Monday, February 23, 2009

The Relationship

The Shack claims that Jesus doesn't want religion, he just wants a personal relationship with us. This view is fairly common among Protestants.

Now, he's right to an extent. If we just try to "follow the rules" of our religion, but we somehow do so in a way that does not recognize Jesus as the purpose of everything we do, then we are just engaging in vain works.

But there is a danger going the other direction as well. Jesus does not just want to be our buddy. As the Bible teaches, the relationship we are intended to have with him is far more like marriage than it is like a casual let's-hang-out-at-the-mall-on-Saturday friendship.

Let us compare marriage to our relationship with Christ:

1) Introduction: Before anything can happen, a bride must be introduced to the groom. We are introduced to Christ when we hear the Gospel.

2) Falling in Love: There is a difference between hearing the Gospel, and accepting it. When we really start to know Christ, we will fall in love. He will make sure we are introduced to his father, because if we are to love Jesus, we must get to know and love his father, The Father. We will spend more time with him in prayer, and we will want to make ourselves more attractive to him.

3) Proposal: After we fall in love, we will realize that we are betrothed to Christ, he proposed to us before we were ever born. We have only to say, "Yes," and we will enter into the engagement.

4) Wedding Plans: During our engagement, we plan the wedding, and continue to learn more about our beloved. In the Church we do this by attending RCIA (Rite of Christian Initiation for Adults) classes, among other things. If we haven't already, we should start meeting more of Christ's family: being introduced to his brothers on earth (our fellow parishioners), his brothers in heaven (the Saints), and his mother (Mary).

4b) Confession: You want your marriage to be a clean start, and you want to be completely honest with your spouse, so before you are married, you share with Jesus your past failings, and ask his forgiveness.

5) Wedding: The wedding is a major point in the relationship. At this point our love is formalized. This corresponds more-or-less to Baptism and Confirmation. At this point we enter into the family of God. Jesus becomes our spouse, his Father becomes our Father, his brothers and sisters become our brothers and sisters, and his mother becomes our mother. This is a momentous change, and may be marked by taking a new name, in recognition of the new life that has begun.

6) Consummation: Only after the wedding do we consummate our relationship (Christ is without sin, after all).
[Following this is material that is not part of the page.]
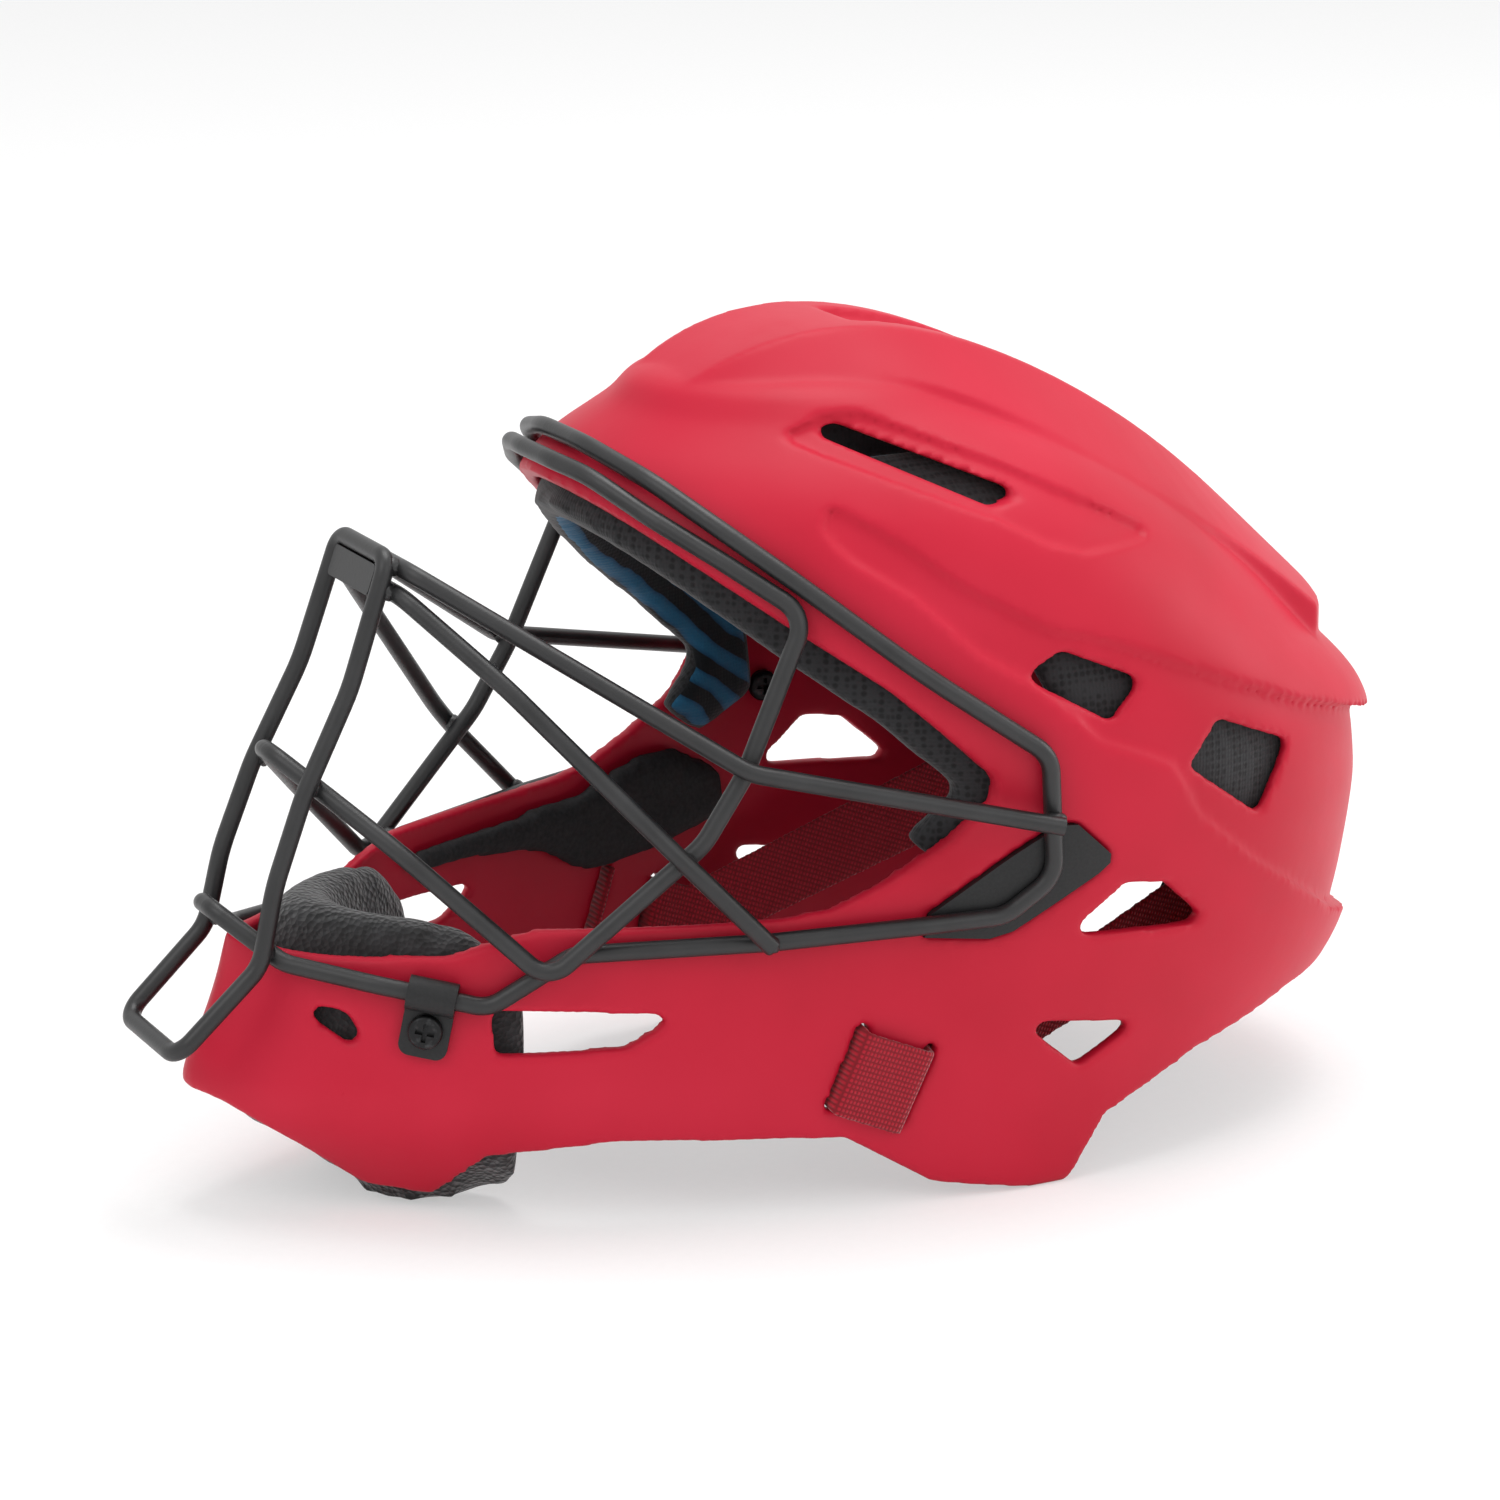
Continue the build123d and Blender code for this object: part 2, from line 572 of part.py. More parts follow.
def side_strap():
    """elastic webbing out of one slot at the jaw's corner, in at the next and back to the rear plate"""
    slot = strap_plane(strap_front_share)
    plane = Plane(origin=slot.origin, x_dir=slot.x_dir, z_dir=-slot.y_dir)
    reach = place(*strap_rear_share) - slot.origin
    length, step = reach.dot(slot.x_dir), reach.dot(slot.z_dir)
    inside, outside = -shell_inset - strap_fold, strap_stand + strap_thickness / 2
    turn_back = length + 2 * strap_fold
    route = [(0, inside), (0, outside), (length, outside + step), (length, inside + step)]
    patch = ribbon(route + [(turn_back, inside + step)], plane, strap_width)
    start = slot.origin + slot.x_dir * turn_back + slot.z_dir * (inside + step)
    end = place(*strap_anchor_share)
    run = (end - start).normalized()
    section = Rectangle(strap_width, strap_thickness)
    first = Plane(origin=start, x_dir=plane.z_dir, z_dir=slot.x_dir) * section
    last = Plane(origin=end, x_dir=(0, 0, -1), z_dir=run) * section
    return one(patch + loft([first, last]))


def top_slot():
    slot = Box(top_strap_width + 2 * strap_slot_gap, strap_thickness + 2 * strap_slot_gap, overrun)
    return Pos(place(*top_slot_share)) * slot


def top_strap():
    return ribbon(side(top_strap_shares), Plane.YZ, top_strap_width)


def left_and_right(name, solid):
    return {name + "_left": solid, name + "_right": mirror(solid, Plane.YZ)}


def pieces():
    """every sub-part by name"""
    shapes = {
        "front_shell": shell(),
        "cage_perimeter_wire": both(rod(perimeter_shares)),
        "cage_v_wire": both(rod(v_shares)),
        "cage_upper_rail": both(rod(upper_rail_shares)),
        "cage_diagonal_wire": both(rod(diagonal_shares)),
        "cage_centre_loop": both(rod(centre_loop_shares)),
        "cage_nose_plate": nose_plate(),
        "brow_liner": both(lining(brow_shares, brow_thickness)),
        "crown_pad": crown_pad(),
        "chin_pad": chin_pad(),
        "rear_plate": rear_plate(),
        "rear_plate_pad": rear_plate_pad(),
        "top_strap": top_strap(),
    }
    shapes |= left_and_right("chin_clip", clip())
    shapes |= left_and_right("chin_clip_screw", clip_screw())
    shapes |= left_and_right("chin_clip_nut", clip_nut())
    shapes |= left_and_right("side_retainer", retainer())
    shapes |= left_and_right("retainer_screw", retainer_screw())
    foam = lining(foam_shares, foam_thickness, foam_reach_share * half_width)
    shapes |= left_and_right("side_foam", foam)
    shapes |= left_and_right("jaw_pad", jaw_pad())
    shapes |= left_and_right("side_strap", side_strap())
    return shapes


def middle(shapes):
    """the middle of the whole length, where the origin stands"""
    boxes = [shape.bounding_box() for shape in shapes]
    return (min(box.min.Y for box in boxes) + max(box.max.Y for box in boxes)) / 2


if __name__ == "__main__":
    os.makedirs("parts", exist_ok=True)
    made = pieces()
    centre = middle(made.values())
    print("origin", round(centre, 2), "behind the datum")
    for name, shape in made.items():
        export_step(Pos(0, -centre, 0) * shape, f"parts/{name}.step")
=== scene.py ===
from math import radians

import bpy
import numpy as np
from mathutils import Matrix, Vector


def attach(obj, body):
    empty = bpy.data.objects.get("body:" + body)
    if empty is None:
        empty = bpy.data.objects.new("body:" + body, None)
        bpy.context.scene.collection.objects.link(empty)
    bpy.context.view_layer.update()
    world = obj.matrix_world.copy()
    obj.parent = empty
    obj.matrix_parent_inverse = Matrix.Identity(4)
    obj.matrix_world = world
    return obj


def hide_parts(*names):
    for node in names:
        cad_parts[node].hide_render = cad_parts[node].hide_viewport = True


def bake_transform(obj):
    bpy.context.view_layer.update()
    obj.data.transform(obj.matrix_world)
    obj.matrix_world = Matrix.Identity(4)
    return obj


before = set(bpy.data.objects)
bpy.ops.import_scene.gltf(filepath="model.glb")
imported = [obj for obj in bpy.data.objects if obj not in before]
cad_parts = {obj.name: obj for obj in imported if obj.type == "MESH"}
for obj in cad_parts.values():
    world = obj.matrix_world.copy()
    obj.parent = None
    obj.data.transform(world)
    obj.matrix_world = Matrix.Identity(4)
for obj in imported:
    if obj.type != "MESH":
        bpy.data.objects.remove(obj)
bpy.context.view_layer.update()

bl_info = {
    "name": "Catcher's Helmet",
    "version": (1, 0, 0),
    "blender": (4, 5, 0),
    "location": "View3D > Sidebar > Helmet",
    "description": "Moulded shell, welded cage, cloth liner and straps of a catcher's helmet",
    "category": "Object",
}

MM = 0.001
HELMET, REAR = "helmet", "rear"

# Places in the frame of the solids, in metres
HEAD_MIDDLE = (0.0, 20 * MM, 95 * MM)           # middle of the hollow that the head fills
CAMERA_TARGET = (0.0, -3.09 * MM, 104 * MM)
CAMERA_TOWARD = (0.8594, -0.4322, 0.2740)       # from the target to the camera, as in the photograph
LAMP_TARGET = (0.0, 0.0, 0.1)

# Mesh detail
MERGE = 0.002 * MM                              # corners of loose triangles that are one point
SHELL_ROUNDS, PLATE_ROUNDS, PAD_ROUNDS, SOFT_ROUNDS = 6, 3, 4, 2
PLATE_VOXEL, WEB_VOXEL, CUSHION_VOXEL = 1.1 * MM, 0.7 * MM, 5 * MM
SHELL_LIMIT, PLATE_LIMIT, WEB_LIMIT = 190000, 60000, 30000
CREASE = radians(35)                            # sharper edges of the rods and clips stay sharp

# Stuffing of the chin cushion
CLOTH_FRAMES = 20
CLOTH_PRESSURE = 4
CLOTH_SHRINK = 1.5 * MM                         # start this far inside, because it swells
CLOTH_CAP = 4 * MM                              # most that a point may move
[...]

In the Church, Christ gives us his body in the Eucharist (communion). Unlike the wedding, this step is normally repeated many times over the course of a marriage.

These are the major steps in the relationship. After this, we will continue to grow closer to our spouse, and only love him more with time. But as sinners, there is still a problem that is likely to come up:

Infidelity: Christ will never be guilty of infidelity, but sadly, it can almost be guaranteed that we will not always be faithful to him. When this happens there are two paths we can take.
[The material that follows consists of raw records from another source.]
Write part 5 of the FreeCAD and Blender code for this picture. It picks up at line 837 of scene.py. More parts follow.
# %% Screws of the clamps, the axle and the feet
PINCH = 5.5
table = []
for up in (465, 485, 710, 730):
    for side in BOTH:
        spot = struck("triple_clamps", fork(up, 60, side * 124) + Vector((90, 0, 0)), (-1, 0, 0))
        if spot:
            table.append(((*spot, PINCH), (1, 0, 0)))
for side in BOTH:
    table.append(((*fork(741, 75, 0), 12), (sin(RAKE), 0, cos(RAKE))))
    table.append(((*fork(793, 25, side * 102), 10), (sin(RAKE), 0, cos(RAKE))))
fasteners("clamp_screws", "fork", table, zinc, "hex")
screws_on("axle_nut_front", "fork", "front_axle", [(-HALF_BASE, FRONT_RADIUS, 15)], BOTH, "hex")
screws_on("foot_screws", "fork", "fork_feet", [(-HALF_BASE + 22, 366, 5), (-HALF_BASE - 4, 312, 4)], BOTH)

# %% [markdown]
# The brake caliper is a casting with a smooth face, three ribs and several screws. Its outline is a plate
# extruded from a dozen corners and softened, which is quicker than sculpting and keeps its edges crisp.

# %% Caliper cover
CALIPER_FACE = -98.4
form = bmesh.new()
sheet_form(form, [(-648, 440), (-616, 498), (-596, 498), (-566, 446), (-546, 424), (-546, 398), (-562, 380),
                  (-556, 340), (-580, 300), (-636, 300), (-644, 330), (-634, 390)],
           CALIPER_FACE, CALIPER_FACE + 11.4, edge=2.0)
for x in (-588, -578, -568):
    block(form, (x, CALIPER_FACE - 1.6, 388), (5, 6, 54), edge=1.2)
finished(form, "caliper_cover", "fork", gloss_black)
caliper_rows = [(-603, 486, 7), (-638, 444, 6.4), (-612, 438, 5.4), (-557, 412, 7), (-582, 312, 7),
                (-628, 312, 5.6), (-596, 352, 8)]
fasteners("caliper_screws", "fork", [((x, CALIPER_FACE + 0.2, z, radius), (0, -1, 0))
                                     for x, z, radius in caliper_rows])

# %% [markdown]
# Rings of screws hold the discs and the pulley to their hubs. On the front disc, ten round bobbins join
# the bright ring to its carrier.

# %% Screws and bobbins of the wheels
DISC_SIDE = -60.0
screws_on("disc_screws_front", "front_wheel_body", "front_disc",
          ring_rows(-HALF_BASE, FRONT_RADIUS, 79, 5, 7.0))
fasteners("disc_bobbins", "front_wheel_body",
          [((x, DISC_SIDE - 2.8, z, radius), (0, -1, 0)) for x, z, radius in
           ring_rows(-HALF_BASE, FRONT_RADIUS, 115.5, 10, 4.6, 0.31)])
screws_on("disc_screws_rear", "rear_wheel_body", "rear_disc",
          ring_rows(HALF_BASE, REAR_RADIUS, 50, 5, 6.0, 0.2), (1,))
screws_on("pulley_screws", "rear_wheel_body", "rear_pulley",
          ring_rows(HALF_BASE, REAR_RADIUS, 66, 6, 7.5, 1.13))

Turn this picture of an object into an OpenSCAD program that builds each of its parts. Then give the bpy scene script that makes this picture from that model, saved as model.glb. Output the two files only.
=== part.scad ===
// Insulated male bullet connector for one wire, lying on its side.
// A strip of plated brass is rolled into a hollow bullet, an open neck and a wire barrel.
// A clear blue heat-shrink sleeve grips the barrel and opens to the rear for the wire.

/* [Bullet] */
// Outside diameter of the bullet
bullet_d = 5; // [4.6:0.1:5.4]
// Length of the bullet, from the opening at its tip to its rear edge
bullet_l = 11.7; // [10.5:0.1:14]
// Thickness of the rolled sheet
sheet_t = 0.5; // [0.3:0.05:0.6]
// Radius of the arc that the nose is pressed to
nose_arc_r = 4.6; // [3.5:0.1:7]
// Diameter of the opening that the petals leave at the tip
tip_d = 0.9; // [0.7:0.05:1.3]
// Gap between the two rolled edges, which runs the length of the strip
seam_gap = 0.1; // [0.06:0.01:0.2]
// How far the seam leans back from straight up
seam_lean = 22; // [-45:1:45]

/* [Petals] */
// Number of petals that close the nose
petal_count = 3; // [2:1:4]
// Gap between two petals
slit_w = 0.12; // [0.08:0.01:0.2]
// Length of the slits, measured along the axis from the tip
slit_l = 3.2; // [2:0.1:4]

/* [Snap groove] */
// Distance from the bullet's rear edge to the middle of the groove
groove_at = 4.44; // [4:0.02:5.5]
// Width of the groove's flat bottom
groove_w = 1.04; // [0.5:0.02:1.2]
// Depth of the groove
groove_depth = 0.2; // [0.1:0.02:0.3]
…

1) Divorce: While Christ will never desire divorce from us, no matter how we betray him, we can choose to run off, chasing after our sins.

2) Reconciliation: Even though we have betrayed him, he will always forgive us if we ask. Here's where confession shows up again. To have a lasting marriage, we must learn to say we're sorry.
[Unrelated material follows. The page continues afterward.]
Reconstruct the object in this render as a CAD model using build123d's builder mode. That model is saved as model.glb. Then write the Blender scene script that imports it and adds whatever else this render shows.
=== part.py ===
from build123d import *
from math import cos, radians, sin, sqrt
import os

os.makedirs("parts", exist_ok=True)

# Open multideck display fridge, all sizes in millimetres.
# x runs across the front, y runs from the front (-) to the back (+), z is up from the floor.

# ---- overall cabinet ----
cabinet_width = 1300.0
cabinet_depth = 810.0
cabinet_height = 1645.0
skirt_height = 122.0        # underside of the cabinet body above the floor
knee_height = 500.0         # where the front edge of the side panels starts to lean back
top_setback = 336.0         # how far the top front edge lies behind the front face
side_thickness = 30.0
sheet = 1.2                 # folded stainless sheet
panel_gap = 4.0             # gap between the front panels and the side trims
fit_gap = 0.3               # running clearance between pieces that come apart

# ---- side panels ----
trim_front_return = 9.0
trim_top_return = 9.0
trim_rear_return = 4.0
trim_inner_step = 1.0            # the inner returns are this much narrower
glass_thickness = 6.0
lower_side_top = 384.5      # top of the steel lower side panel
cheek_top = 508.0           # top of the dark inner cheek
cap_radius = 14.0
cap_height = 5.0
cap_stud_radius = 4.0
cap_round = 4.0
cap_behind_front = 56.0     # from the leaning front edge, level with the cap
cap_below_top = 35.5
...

Now, if we look back through these, we can see how the Catholic religion is not a contradiction to the relationship with Jesus, but is rather what you would expect from a deep relationship that is so much like marriage.

We can also see that removing the "Falling in Love" step makes the rest of the events lose all their meaning, but that still doesn't answer why many Protestant groups seem to think that the relationship shouldn't have any more steps after the acceptance of the proposal (though for them, acceptance of the proposal also counts as making wedding vows).

But what about all the things that leaves out? Under normal circumstances, who would say, "It's only our personal relationship that matters," and get married quietly without any witnesses? Who would say, "I don't need anyone interfering with my personal relationship," and refuse to speak with their spouse's family? Who would say, "It's only how we feel about each other that matters," and abstain from a physical relationship and consummation?

The truth is that relationships are both simple and complicated, and our relationship with Christ is no exception. The relationship is rooted in faith, hope and love, but living that relationship, and experiencing it in its fullness, through all the intricacies of our daily lives can get more complicated. That's why we have the Church, through which we come to a fuller knowledge of our beloved, and experience our relationship with him in all the ways he intended.


contrarian 78 said...

This is a great way of analyzing the matter. Thanks for your post!

Nathan said...

I just discovered something that might be added. From Peter Kreeft's "Catholic Christianity":

"The word 'religion' comes from religare in Latin and means relationship -- relationship with God."